You can find examples of her other work on her Behance page, and more on her painting, including larger images, on her blog.

In addition to her still life subjects, Korshunova also does occasional portraits, including the one above, second from bottom, of her Husband, painter Innokenty Korshunov, who I will feature in a subsequent post.

According to her website, Ruta Korshunova can be contacted by email for sales of her work, commissions and gallery inquires from countries outside the Ukraine.

[Suggestion courtesy of ETat]


6 Replies to “Ruta Korshunova”

  1. Although you stay away from politics, as a global ambassodor of art it would be valuable if recent events could be addressed or at least acknowledged.

  2. JJ, Thank you for the thought.

    As you can see in my recent post on the tragedy in Paris: I do sometimes attempt to comment on world events as they relate to artists — but only when I both feel I have something relevant to say, and have a clear enough picture of the situation to make cogent remarks.
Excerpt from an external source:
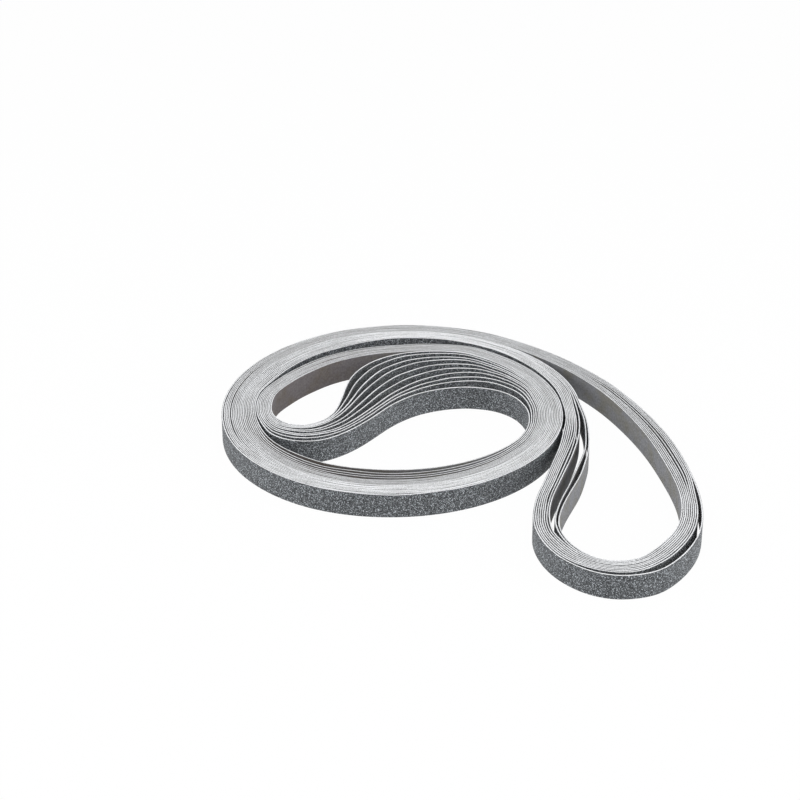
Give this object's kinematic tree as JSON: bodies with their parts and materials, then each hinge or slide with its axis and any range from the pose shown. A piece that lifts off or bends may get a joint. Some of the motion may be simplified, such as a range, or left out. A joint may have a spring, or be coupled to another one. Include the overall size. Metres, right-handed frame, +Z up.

    I don’t feel that’s case with the situation in Ukraine. While I know that there is political turmoil — and I mentioned that artists like Ruta Korshunova must work under difficult circumstances — my understanding of the actual situation and conditions is sketchy at best. I don’t think most of us in the U.S. have a very clear picture of the reality of what’s currently happening in Ukraine. Unless it’s dramatic or sensational, our news media skimps on news of the world, concentrating on domestic issues (and even here, only if its dramatic or sensational).

  3. @Charley

    I was refering to what happened in France. My bad, although I check daily I missed that post. I was surprised that you would skip it and in fact you did’t, credit to you.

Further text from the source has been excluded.